Le projet de loi El Khomri 2, en intégrant les dispositions du rapport Badinter dans un préambule au code du travail censé inscrire les grands principes directeurs du nouveau droit, achève le travail de destruction:

  • L’article 1 dit en effet que les libertés fondamentales peuvent être limitées pour le bon fonctionnement de l’entreprise. L’ensemble des articles n’évoque jamais « les » salariés mais « le » salarié, voire « la » « personne », façon de bien ancrer la fin des droits collectifs et la dissolution progressive du droit du travail dans le code civil. S’il est affirmé que les discriminations sont interdites, seule celle concernant les « convictions religieuses » est inscrite dans les principes. (Rappelons que la liste actuelle inclut en outre : l’origine, les opinions, l’âge, le sexe, l’état de santé, le handicap physique, les mœurs, la situation de famille, la grossesse, les caractéristiques génétiques, l’appartenance ou la non appartenance, vraie ou supposée, à une ethnie, une nation ou une race, les opinions politiques, les activités syndicales ou mutualistes, l’apparence physique, le nom de famille). Pire, sitôt rappelée, la liberté de religion peut être réduite si cela est justifié « par l’exercice d’autres libertés et droits fondamentaux ou par les nécessités du bon fonctionnement de l’entreprise et si elles sont proportionnées au but recherché »
  • Après avoir ainsi réduit les libertés fondamentales, on apprend que le pouvoir de l’employeur n’a d’autres limites que celles-ci, là où le code du travail actuel affirme qu’il faut adapter le travail à la personne du salarié et non l’inverse. En ajoutant à la formulation actuelle que le contrat de travail « se forme de bonne foi » le projet de loi recopie l’article du code civil et ajoute une couche à la construction de la grande fiction d’une égalité entre l’employeur et le salarié. Il en va de même pour les formulations qui remplacent des droits quantitatifs par des appréciations générales qui pourraient être discutées de gré à gré : période d’essai d’une durée…« raisonnable » (CPE souvenir souvenir), préavis de licenciement également d’une durée « raisonnable ». Encore plus clair, le contrat de travail pourrait être rompu « d’un commun accord ». Volontaires pour être virés levez-le doigt. Quant à la démission elle aussi relève de la liberté, le salarié pouvant désormais « librement » mettre fin au contrat à durée indéterminée.

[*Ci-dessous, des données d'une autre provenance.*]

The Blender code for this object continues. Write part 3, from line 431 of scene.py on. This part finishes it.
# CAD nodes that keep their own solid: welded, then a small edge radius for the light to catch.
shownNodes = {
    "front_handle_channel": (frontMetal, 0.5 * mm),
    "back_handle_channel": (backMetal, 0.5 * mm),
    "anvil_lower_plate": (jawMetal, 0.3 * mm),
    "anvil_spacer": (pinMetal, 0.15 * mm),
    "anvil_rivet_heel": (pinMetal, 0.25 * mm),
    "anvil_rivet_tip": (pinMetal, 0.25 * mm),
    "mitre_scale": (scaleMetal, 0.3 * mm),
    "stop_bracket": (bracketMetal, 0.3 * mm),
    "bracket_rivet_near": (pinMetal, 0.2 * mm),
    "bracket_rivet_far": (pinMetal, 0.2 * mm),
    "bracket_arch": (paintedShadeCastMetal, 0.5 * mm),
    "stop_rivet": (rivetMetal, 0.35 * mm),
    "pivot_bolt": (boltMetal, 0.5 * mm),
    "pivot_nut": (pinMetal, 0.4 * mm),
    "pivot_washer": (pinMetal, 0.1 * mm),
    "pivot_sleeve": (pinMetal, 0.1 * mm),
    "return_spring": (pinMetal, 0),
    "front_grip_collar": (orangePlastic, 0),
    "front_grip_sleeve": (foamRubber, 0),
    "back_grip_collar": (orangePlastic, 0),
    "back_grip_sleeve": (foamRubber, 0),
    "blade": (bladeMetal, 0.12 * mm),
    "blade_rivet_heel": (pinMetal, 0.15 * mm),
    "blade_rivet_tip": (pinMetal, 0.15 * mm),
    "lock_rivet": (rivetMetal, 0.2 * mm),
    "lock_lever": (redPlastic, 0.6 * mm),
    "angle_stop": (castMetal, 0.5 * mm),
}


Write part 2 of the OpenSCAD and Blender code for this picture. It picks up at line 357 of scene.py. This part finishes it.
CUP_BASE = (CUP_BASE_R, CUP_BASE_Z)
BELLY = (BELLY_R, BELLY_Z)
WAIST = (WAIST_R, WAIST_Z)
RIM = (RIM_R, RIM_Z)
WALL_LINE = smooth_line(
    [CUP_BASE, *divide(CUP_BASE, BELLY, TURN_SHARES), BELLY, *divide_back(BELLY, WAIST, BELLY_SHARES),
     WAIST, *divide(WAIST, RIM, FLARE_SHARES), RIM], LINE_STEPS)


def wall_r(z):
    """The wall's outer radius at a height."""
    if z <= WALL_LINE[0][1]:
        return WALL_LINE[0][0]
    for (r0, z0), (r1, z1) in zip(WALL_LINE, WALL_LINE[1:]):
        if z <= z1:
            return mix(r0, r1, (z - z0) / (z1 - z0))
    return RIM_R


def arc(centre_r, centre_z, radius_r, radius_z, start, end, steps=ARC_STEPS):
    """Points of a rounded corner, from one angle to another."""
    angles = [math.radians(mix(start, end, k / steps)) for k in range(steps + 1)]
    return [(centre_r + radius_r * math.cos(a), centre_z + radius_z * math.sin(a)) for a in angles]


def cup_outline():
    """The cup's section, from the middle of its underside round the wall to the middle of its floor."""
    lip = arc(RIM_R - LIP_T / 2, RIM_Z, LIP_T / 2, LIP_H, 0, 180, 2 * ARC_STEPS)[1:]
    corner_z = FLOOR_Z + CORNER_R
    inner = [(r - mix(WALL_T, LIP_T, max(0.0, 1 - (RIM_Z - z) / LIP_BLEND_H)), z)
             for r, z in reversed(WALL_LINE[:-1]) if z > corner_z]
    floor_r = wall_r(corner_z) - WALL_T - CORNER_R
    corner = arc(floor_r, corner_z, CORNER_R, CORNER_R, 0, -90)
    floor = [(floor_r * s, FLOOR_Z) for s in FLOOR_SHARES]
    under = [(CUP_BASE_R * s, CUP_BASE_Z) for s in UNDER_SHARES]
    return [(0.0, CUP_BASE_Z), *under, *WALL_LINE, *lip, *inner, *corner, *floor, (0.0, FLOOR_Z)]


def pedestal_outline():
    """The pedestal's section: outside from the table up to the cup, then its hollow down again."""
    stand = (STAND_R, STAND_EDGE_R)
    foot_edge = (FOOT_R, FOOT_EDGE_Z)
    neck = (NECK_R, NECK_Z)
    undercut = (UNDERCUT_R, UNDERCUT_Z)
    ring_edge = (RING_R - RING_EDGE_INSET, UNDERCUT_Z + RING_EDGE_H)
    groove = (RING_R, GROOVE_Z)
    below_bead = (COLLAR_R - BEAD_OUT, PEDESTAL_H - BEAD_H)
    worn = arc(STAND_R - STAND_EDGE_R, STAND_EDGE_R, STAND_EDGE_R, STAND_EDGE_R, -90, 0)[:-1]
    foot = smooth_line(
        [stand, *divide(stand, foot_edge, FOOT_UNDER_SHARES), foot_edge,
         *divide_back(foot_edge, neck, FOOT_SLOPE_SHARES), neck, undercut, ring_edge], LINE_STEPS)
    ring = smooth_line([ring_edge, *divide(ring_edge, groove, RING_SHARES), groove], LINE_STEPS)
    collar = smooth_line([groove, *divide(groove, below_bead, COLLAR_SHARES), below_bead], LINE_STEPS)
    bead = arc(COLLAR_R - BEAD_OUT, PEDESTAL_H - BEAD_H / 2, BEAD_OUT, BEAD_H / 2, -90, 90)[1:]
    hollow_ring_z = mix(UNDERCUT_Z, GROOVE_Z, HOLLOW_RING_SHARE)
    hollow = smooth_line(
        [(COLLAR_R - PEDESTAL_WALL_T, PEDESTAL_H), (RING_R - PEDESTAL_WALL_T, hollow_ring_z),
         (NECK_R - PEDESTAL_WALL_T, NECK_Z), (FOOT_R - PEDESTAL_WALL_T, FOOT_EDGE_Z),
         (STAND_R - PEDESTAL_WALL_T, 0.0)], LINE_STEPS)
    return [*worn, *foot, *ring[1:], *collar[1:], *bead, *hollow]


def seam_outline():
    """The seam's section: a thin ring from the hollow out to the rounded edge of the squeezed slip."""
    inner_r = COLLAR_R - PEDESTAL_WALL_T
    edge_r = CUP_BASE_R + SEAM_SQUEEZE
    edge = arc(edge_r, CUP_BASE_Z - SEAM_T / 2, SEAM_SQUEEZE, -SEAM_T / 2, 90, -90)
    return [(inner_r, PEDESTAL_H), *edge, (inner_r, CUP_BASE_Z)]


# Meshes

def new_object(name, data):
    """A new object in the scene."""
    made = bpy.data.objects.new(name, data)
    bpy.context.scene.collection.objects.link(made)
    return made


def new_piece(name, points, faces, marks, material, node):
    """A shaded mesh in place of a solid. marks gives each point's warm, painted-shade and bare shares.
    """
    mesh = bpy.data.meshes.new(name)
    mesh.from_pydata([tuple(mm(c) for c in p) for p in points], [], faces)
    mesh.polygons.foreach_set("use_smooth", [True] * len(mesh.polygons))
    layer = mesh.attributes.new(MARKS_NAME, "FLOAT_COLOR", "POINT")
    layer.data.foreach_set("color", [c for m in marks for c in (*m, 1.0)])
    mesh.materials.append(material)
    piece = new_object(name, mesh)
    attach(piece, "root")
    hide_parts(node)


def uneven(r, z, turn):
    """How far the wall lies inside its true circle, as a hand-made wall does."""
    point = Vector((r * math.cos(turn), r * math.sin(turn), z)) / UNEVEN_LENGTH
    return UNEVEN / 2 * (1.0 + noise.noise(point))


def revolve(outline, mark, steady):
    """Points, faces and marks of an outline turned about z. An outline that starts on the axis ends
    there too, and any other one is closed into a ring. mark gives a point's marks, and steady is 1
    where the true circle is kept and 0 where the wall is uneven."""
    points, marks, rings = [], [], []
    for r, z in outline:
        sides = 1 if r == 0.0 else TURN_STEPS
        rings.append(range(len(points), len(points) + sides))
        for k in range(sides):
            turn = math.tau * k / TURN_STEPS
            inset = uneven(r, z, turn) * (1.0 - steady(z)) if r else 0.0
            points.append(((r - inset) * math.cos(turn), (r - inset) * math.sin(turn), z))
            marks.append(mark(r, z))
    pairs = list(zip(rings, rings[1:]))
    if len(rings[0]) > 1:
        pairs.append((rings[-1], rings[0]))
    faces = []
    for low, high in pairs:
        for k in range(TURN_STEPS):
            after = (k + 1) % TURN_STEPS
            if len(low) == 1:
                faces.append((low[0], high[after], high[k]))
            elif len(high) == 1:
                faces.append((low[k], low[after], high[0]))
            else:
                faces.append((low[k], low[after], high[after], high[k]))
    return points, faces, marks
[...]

Le deuxième pilier du droit du travail (retenue de la disposition la plus favorable au salarié) est ainsi détruit : « La loi détermine les conditions et limites dans lesquelles les conventions et accords collectifs peuvent prévoir des normes différentes de celles résultant des lois et règlements ainsi que des conventions de portée plus large » et « En cas de conflit de normes, la plus favorable s’applique aux salariés si la loi n’en dispose pas autrement » et enfin « « Les clauses d’une convention ou d’un accord collectif s’appliquent aux contrats de travail. Les stipulations plus favorables du contrat de travail prévalent si la loi n’en dispose pas autrement ».

La loi prévoit que le Code du travail sera réécrit dans les deux années à venir par une commission d’experts. Dans chaque domaine, seront distingués trois niveaux : des règles obligatoires d’ordre public, le champ de la négociation collective et des dispositions supplétives qui s’appliqueront si la négociation n’aboutit pas. Cela permettra d’abaisser les protections des salariés, car les dispositions supplétives seront plus basses que les dispositions obligatoires actuelles ; elles pourront certes être améliorées par les négociations collectives, mais aussi, selon le rapport de force, être encore affaiblies.